• _Problem to solve_:
Beginning with the first line of the data below, reproduce every line unchanged, ending with the line that holds "CAVITY_RINGS = 9".

** BEGIN Data rows **

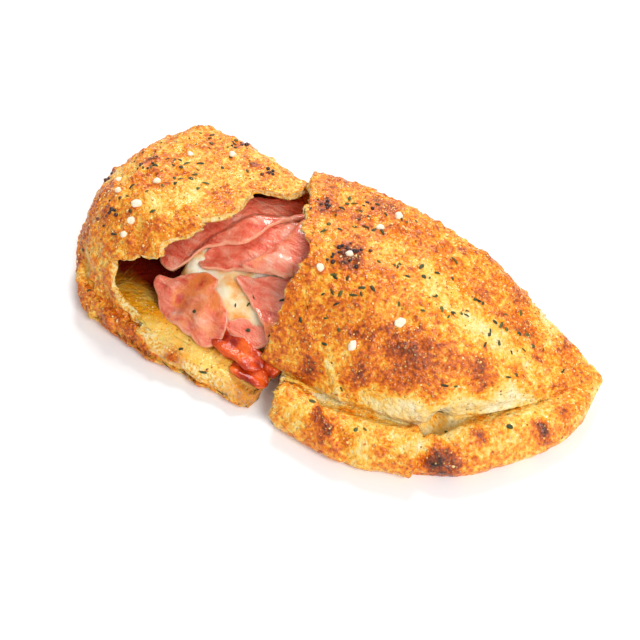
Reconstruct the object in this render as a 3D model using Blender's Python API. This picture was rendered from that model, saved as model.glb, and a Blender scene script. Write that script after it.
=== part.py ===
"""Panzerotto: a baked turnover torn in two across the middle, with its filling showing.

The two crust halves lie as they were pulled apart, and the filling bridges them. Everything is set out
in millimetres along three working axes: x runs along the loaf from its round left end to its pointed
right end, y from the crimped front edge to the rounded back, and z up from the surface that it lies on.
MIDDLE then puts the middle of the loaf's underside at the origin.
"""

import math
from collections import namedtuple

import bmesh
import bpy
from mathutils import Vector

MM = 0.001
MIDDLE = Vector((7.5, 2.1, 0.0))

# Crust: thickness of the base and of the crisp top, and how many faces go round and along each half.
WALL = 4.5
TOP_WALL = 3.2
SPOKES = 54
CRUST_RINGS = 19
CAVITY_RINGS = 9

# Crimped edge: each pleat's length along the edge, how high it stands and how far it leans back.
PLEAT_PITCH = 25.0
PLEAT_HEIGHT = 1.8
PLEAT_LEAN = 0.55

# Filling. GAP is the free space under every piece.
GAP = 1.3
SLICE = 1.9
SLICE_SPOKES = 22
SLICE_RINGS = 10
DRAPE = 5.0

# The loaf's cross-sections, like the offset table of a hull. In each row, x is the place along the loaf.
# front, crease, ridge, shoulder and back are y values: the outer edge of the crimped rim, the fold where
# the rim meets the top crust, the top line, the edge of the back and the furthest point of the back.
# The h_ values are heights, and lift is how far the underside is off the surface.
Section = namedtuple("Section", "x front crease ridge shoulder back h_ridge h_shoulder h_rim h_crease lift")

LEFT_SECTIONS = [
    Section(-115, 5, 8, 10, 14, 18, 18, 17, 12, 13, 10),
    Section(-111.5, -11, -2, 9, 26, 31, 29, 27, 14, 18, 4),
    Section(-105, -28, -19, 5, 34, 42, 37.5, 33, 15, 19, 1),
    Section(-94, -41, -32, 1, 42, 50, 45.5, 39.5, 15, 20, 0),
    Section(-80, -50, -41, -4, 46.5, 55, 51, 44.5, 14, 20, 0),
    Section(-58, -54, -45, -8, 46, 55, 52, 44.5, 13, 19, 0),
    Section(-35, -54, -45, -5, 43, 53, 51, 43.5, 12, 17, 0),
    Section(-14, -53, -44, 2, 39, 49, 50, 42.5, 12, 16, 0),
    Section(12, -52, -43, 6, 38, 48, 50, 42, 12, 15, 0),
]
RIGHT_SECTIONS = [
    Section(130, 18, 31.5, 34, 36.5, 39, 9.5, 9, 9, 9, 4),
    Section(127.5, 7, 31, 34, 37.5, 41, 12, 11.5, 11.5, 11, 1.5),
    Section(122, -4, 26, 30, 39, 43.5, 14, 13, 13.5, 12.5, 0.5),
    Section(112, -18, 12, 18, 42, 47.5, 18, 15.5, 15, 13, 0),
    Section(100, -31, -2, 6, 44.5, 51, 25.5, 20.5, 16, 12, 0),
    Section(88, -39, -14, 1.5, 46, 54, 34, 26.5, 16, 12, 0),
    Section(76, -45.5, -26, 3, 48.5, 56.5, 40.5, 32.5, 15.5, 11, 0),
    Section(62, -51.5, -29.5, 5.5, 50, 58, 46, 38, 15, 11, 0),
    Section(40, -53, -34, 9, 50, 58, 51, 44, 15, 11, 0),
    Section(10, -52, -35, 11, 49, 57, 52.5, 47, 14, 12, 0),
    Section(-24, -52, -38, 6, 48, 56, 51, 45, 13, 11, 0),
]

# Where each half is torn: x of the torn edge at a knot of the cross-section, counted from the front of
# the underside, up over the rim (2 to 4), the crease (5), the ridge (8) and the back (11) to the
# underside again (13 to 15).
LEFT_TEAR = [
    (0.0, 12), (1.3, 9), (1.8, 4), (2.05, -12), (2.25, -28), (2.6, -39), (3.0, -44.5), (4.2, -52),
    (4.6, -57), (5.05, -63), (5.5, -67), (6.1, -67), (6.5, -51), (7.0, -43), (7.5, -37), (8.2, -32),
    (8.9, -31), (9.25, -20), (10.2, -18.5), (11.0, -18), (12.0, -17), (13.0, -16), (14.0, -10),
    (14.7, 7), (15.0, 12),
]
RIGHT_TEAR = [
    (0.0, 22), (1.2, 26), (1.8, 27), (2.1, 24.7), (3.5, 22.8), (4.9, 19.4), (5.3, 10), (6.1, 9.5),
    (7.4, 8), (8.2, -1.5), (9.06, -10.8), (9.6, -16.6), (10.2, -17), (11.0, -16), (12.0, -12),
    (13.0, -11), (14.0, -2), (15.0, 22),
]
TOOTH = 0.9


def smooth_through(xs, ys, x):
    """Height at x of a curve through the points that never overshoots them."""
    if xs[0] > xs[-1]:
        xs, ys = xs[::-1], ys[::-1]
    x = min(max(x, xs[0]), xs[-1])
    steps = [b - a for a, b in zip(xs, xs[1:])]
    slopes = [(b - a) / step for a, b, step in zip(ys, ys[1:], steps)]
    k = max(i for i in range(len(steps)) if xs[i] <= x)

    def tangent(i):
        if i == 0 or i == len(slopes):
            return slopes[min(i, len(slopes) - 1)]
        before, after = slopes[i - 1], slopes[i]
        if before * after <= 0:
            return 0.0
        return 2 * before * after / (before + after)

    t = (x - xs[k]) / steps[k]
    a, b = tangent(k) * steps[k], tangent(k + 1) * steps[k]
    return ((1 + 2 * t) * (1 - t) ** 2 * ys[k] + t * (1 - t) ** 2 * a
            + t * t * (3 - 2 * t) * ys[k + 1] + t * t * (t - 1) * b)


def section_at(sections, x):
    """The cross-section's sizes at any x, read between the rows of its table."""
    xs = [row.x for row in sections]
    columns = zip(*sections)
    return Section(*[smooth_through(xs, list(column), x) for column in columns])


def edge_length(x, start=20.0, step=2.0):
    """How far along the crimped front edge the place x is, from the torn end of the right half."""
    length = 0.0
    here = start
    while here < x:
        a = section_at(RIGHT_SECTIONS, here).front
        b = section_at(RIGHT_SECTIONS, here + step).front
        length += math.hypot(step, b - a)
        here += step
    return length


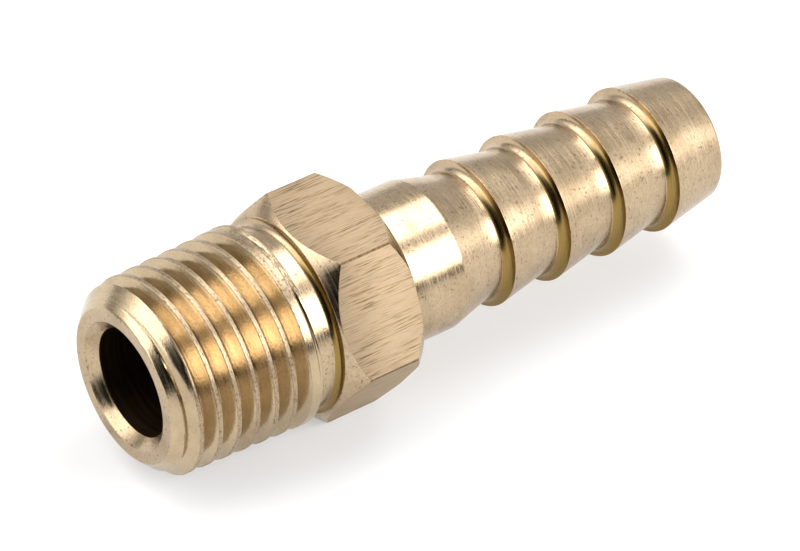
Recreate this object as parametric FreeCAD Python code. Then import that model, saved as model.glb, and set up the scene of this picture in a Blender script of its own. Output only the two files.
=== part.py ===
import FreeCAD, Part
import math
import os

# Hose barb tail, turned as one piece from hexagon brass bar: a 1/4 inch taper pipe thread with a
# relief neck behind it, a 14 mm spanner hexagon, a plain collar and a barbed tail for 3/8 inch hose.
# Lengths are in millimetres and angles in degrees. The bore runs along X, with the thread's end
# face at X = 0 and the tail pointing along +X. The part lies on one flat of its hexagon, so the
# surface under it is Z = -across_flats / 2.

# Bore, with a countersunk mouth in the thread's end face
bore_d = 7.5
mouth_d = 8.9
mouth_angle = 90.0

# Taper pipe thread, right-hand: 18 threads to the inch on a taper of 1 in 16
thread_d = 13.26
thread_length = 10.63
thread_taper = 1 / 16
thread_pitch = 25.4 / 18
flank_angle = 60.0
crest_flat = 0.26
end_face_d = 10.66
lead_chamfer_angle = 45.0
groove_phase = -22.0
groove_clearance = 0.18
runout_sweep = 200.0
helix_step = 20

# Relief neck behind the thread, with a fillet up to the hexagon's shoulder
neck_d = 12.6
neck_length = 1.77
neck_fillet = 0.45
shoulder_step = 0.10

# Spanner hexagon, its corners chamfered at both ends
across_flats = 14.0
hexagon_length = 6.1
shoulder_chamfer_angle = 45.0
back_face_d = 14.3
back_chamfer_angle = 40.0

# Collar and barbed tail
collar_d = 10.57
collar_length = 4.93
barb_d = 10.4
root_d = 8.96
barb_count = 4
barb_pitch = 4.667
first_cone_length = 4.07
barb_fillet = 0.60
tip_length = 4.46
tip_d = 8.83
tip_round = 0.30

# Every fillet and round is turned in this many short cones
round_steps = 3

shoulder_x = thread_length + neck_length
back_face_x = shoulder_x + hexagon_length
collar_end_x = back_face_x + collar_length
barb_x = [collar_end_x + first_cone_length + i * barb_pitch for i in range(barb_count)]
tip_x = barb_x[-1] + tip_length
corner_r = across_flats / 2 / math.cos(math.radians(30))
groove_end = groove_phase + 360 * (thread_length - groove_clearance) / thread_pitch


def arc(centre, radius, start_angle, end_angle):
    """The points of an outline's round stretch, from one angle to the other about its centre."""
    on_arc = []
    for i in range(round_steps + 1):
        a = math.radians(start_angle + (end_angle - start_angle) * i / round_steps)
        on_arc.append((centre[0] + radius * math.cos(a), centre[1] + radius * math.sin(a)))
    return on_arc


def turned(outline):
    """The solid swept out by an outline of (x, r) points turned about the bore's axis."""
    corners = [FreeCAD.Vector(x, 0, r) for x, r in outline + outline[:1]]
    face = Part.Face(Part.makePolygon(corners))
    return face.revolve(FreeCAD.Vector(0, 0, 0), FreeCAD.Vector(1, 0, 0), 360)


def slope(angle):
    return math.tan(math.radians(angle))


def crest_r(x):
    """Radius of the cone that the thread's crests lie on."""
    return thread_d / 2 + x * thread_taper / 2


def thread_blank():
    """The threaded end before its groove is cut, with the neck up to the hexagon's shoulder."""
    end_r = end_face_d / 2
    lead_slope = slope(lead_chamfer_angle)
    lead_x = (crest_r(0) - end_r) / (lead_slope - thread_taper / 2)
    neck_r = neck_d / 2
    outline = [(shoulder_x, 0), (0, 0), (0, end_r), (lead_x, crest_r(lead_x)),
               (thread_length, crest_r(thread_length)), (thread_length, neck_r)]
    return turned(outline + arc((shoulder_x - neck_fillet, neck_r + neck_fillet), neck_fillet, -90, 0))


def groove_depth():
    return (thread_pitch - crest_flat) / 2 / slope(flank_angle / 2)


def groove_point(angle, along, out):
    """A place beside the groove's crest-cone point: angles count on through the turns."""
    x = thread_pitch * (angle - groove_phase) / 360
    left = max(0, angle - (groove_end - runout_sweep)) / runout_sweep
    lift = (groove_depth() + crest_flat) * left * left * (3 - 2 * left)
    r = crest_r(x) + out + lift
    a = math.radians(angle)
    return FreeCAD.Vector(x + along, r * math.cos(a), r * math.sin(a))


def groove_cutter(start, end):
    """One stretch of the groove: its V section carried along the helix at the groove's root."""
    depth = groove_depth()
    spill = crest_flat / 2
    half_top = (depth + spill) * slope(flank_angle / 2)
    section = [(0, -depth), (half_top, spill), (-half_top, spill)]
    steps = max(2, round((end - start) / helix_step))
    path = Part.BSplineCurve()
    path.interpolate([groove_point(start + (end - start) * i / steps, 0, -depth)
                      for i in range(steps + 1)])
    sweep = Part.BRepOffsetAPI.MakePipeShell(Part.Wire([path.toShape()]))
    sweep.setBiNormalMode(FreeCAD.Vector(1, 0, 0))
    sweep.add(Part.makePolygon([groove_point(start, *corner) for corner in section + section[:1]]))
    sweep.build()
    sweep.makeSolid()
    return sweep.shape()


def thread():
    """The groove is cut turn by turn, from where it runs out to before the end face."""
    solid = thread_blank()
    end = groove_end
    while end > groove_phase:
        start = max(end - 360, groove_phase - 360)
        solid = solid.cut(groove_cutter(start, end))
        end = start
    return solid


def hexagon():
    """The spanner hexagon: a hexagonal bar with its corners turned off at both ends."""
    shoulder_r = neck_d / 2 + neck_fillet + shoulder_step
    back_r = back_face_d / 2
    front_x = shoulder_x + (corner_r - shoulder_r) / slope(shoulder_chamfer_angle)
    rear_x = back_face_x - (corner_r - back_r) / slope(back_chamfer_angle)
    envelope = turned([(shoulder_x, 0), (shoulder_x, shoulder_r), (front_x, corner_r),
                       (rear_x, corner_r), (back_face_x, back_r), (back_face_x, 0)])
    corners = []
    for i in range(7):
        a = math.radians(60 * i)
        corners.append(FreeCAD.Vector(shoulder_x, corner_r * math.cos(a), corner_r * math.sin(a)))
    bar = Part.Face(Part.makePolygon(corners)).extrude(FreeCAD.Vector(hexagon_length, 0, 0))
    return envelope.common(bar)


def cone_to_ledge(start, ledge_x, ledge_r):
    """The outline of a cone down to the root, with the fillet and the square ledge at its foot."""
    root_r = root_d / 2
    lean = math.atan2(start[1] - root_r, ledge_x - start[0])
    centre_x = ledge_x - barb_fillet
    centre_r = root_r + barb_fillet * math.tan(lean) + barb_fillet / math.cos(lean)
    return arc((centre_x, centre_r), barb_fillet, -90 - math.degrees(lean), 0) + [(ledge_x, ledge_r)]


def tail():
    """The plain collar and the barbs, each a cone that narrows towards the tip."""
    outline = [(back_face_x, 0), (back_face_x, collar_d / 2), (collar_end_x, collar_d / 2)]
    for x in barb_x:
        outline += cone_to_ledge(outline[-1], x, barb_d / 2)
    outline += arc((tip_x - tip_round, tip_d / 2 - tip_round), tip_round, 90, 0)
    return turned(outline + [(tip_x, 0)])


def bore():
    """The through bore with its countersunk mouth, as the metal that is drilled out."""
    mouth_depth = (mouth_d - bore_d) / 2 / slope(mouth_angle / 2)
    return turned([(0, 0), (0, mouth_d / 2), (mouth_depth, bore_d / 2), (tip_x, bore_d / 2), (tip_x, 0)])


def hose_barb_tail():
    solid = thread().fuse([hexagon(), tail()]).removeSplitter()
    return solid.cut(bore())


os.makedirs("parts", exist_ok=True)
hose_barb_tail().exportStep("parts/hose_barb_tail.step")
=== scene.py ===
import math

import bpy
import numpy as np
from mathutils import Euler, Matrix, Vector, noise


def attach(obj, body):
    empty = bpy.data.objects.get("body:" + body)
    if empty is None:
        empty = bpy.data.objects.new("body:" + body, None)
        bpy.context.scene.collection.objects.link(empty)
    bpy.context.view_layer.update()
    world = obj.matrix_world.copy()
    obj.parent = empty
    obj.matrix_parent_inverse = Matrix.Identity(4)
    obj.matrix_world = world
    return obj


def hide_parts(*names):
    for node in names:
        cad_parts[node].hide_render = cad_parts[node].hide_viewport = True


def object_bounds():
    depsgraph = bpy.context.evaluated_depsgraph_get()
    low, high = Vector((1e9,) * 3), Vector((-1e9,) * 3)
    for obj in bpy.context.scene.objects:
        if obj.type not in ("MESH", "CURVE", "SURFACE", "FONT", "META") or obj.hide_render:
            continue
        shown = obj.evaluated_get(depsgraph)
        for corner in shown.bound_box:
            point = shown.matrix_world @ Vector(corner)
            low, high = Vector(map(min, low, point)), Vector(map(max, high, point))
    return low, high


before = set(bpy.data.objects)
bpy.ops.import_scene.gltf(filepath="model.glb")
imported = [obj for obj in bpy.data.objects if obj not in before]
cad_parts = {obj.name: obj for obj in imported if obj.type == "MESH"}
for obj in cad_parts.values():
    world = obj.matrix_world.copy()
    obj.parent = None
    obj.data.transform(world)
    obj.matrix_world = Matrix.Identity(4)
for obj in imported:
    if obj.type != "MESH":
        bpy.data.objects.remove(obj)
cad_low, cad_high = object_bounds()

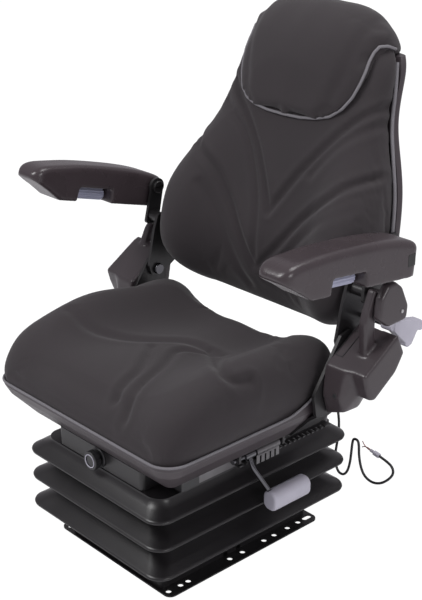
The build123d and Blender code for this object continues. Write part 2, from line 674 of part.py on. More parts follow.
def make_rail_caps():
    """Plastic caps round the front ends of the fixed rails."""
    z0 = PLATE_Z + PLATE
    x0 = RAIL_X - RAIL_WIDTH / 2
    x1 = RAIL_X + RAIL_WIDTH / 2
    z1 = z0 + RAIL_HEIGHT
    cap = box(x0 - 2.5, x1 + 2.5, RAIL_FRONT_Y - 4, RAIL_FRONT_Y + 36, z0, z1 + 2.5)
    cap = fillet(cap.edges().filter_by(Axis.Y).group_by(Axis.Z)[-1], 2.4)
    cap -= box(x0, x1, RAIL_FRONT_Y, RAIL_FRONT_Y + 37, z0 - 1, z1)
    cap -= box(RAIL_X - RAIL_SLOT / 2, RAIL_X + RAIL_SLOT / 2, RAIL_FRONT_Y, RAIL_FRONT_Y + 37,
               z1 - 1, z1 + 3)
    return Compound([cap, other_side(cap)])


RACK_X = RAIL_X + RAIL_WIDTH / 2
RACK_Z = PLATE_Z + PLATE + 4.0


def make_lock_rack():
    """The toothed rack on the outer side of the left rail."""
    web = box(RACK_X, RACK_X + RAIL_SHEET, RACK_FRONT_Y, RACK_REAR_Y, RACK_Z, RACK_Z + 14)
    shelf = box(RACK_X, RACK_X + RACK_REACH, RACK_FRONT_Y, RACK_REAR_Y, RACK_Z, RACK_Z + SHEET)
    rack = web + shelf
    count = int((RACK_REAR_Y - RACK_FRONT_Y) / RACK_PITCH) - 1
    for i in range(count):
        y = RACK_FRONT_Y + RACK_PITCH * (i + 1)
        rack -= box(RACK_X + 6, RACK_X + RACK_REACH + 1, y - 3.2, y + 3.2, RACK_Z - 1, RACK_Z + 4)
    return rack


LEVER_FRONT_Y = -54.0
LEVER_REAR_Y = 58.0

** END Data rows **

• _Reply_:
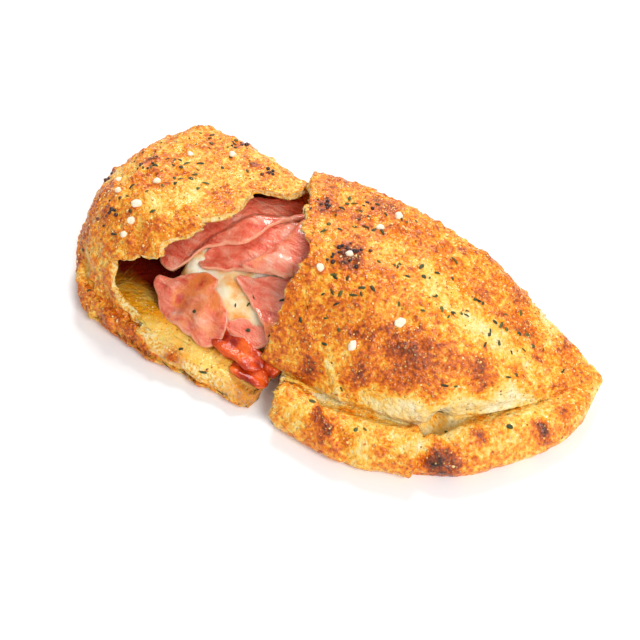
Reconstruct the object in this render as a 3D model using Blender's Python API. This picture was rendered from that model, saved as model.glb, and a Blender scene script. Write that script after it.
=== part.py ===
"""Panzerotto: a baked turnover torn in two across the middle, with its filling showing.

The two crust halves lie as they were pulled apart, and the filling bridges them. Everything is set out
in millimetres along three working axes: x runs along the loaf from its round left end to its pointed
right end, y from the crimped front edge to the rounded back, and z up from the surface that it lies on.
MIDDLE then puts the middle of the loaf's underside at the origin.
"""

import math
from collections import namedtuple

import bmesh
import bpy
from mathutils import Vector

MM = 0.001
MIDDLE = Vector((7.5, 2.1, 0.0))

# Crust: thickness of the base and of the crisp top, and how many faces go round and along each half.
WALL = 4.5
TOP_WALL = 3.2
SPOKES = 54
CRUST_RINGS = 19
CAVITY_RINGS = 9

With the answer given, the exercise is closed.